É, por isso, num quadro de reforçada exigência que somos chamados a votar. Com um milhão de cidadãos isolados, teremos de contar com mais esta deformação da amostra, a que juntamos o tradicional milhão de eleitores-fantasma que, eleição após eleição, vão vagueando pelos cadernos, como assombrações do regime. Não há votos de primeira nem de segunda, mas as eleições legislativas de amanhã encerram um contexto novo e desafiante: o de termos portugueses infetados com covid ou isolados devido à doença com capacidade de voto e de circulação.
É por isso que as somas e subtrações que possamos fazer ao que vale este ou aquele partido, ao que pode este ou aquele partido fazer se alcançar determinado resultado, constituirão sempre exercícios falíveis se não tivermos em conta esta parte gorda da equação. Se o país político que jurou fazer uma campanha contida se borrifou para as restrições, multiplicando arruadas e ajuntamentos de norte a sul , que o país real que detém o poder do voto não se acanhe também, mas que o faça de forma cuidadosa e responsável.
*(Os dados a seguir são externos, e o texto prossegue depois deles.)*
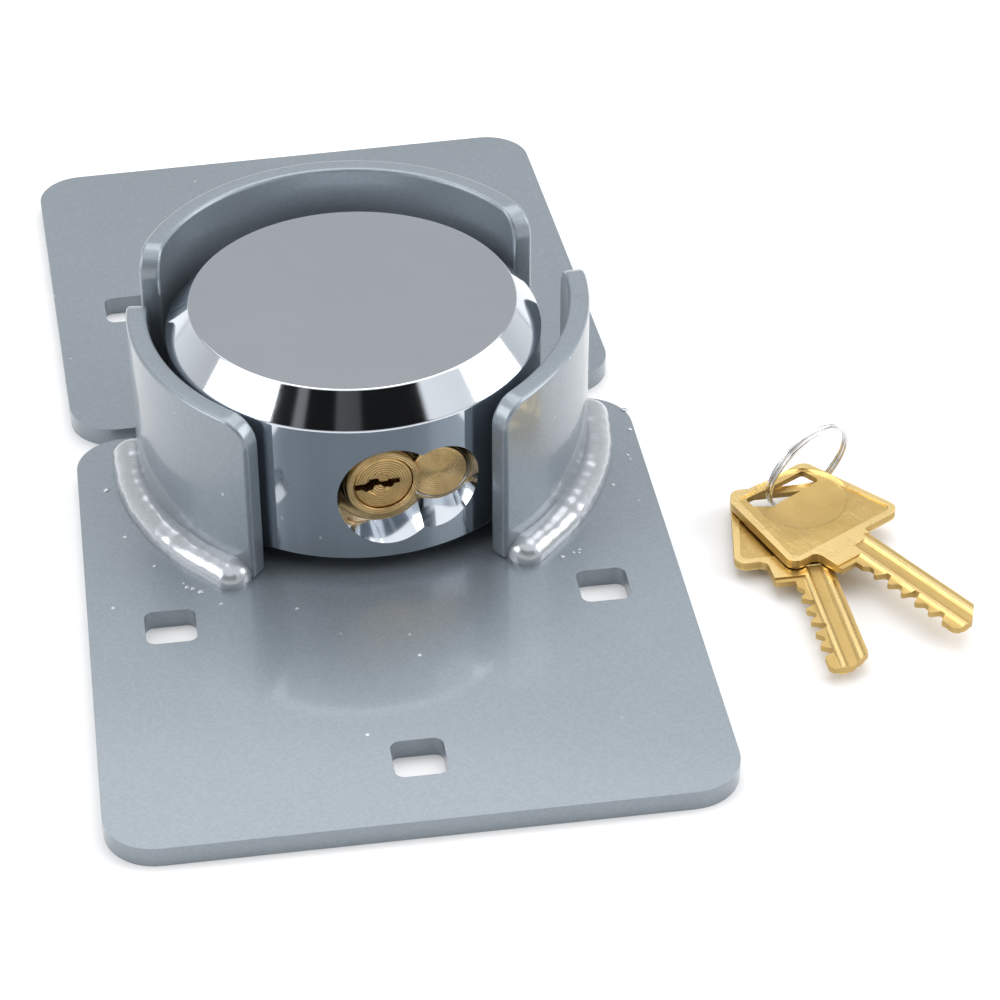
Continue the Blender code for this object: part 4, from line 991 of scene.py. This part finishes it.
def makeWorld():
    # A white tent, greyer low at the back, with a dark gap where the camera looks in.
    world = bpy.data.worlds.new("studio")
    bpy.context.scene.world = world
    world.use_nodes = True
    tree = world.node_tree
    back = tree.nodes["Background"]
    coordinate = tree.nodes.new("ShaderNodeTexCoord")
    direction = Wire(tree, coordinate.outputs["Generated"])
    split = tree.nodes.new("ShaderNodeSeparateXYZ")
    put(tree, split.inputs[0], direction)
    ramp = tree.nodes.new("ShaderNodeValToRGB")
    fillRamp(ramp, [(height, (level, level * 1.005, level * 1.015)) for height, level in worldLook["stops"]])
    height = Wire(tree, split.outputs["Z"])
    put(tree, ramp.inputs[0], height)
    sideways = Wire(tree, split.outputs["X"])
    around = sideways.math("ARCTAN2", sideways, Wire(tree, split.outputs["Y"]) * -1.0)
    strips = tree.nodes.new("ShaderNodeValToRGB")
    fillRamp(strips, [(0.5 + turn / 360, (level, level, level)) for turn, level in worldLook["strips"]])
    put(tree, strips.inputs[0], around / (2 * math.pi) + 0.5)
    low, high = worldLook["band"]
    band = height.above(low, low + 0.03) * (1.0 - height.above(high, high + 0.05))
    strength = (1.0 + band * (Wire(tree, strips.outputs[0]) * 2.0 - 1.0)) * worldLook["strength"]
    put(tree, back.inputs["Color"], Wire(tree, ramp.outputs[0]))
    put(tree, back.inputs["Strength"], strength)


def skyward(azimuth, elevation):
    # Direction from the azimuth seen from the front, turning to the right, and the elevation.
    azimuth = math.radians(azimuth)
    elevation = math.radians(elevation)
    return (math.sin(azimuth) * math.cos(elevation), -math.cos(azimuth) * math.cos(elevation),
            math.sin(elevation))


def makeStudio():
    work = bmesh.new()
    bmesh.ops.create_grid(work, x_segments=8, y_segments=8, size=3.0)
    mesh = bpy.data.meshes.new("floor")
    work.to_mesh(mesh)
    work.free()
    floor = addPiece("floor", mesh, paperFloor("paperFloor"))
    makeWorld()
    middle = (0.01, 0.04, 0.0)
    softLamp("overhead", (0.15, 0.55, 1.1), middle, (1.2, 0.9), lampPower["overhead"])
    softLamp("leftBox", (-1.1, -0.1, 0.7), middle, (0.9, 0.7), lampPower["left"])
    softLamp("rightBox", (1.1, 0.0, 0.6), middle, (0.7, 0.7), lampPower["right"])


def makeCamera():
    target = Vector((viewSizes["targetX"], viewSizes["targetY"], 0.0))
    away = Vector(skyward(viewSizes["azimuth"], viewSizes["elevation"]))
    data = bpy.data.cameras.new("camera")
    data.lens = viewSizes["lens"]
    data.sensor_width = 36.0
    camera = bpy.data.objects.new("camera", data)
    bpy.context.scene.collection.objects.link(camera)
    camera.location = target + away * viewSizes["distance"]
    aim = (-away).to_track_quat("-Z", "Y").to_matrix().to_4x4()
    aim = aim @ Matrix.Rotation(math.radians(viewSizes["roll"]), 4, "Z")
    camera.rotation_euler = aim.to_euler()
    bpy.context.scene.camera = camera
    bpy.context.scene.view_settings.view_transform = "Standard"


paint = platePaint("platePaint", plateLook)
# The weld beads and spatter take a lighter copy of the plate paint: a painted highlight on what is the same
# paint as the plates.
weldHighlightLook = dict(plateLook, roughness=0.16, coat=1.0, coatRoughness=0.03, wave=1.0, bump=0.25,
                dark=(0.38, 0.41, 0.44), light=(0.50, 0.53, 0.56))
weldHighlightCoat = platePaint("weldHighlightPaint", weldHighlightLook)
chrome = lockChrome("lockChrome", chromeLook)
plugAxis = (keySizes["plugX"], keySizes["plugZ"])
lobeAxis = (keySizes["plugX"] + keySizes["lobeGap"], keySizes["plugZ"])
shellBrass = turnedBrass("cylinderBrass", [plugAxis, lobeAxis], {
    "light": (0.86, 0.60, 0.29), "dark": (0.58, 0.38, 0.15), "pitch": 0.42 * mm, "bump": 1.0,
    "roughness": 0.22})
plugBrass = turnedBrass("plugBrass", [plugAxis], {
    "light": (0.78, 0.53, 0.23), "dark": (0.46, 0.29, 0.11), "pitch": 0.5 * mm, "bump": 1.0,
    "roughness": 0.26})
zinc = bareSteel("zincSteel", {"light": (0.62, 0.63, 0.64), "dark": (0.42, 0.43, 0.45), "roughness": 0.28})
plain = bareSteel("plainSteel", {"light": (0.50, 0.50, 0.51), "dark": (0.30, 0.31, 0.33), "roughness": 0.24})
nickel = bareSteel("ringNickel", {"light": (0.80, 0.80, 0.81), "dark": (0.66, 0.66, 0.67), "roughness": 0.05})

makePlates(paint)
makeGuards(paint, weldHighlightCoat)
makeLockShell(chrome)
makeCylinder(shellBrass, plugBrass)
makeKeys(nickel)
coatNodes([("key_pin", plugBrass), ("driver_pin", plain), ("pin_spring", plain), ("cover_screw", plain),
           ("cylinder_screw", plain), ("pinion_clip", plain), ("staple", zinc), ("base_cover", zinc),
           ("locking_bolt", zinc), ("bolt_cradle", zinc), ("drive_pinion", plain)])
makeStudio()
makeCamera()
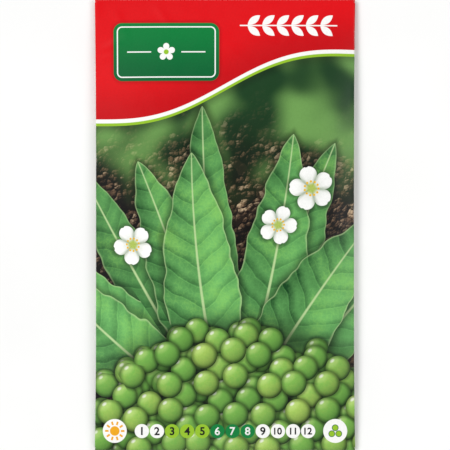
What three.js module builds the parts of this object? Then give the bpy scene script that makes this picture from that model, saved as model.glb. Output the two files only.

Sobra uma pergunta óbvia: de que forma a enorme massa de portugueses que se pode juntar, por força da pandemia, ao outro numeroso exército que nunca vê razões para votar irá contribuir para distorcer os dados finais e, mais uma vez, deixar os números da abstenção nos píncaros? Resposta possível: não sabemos. Resposta necessária: depende de nós, depende de si, contrariar essa fatalidade. Não pensemos em mais nada. Primeiro votemos, depois logo se vê.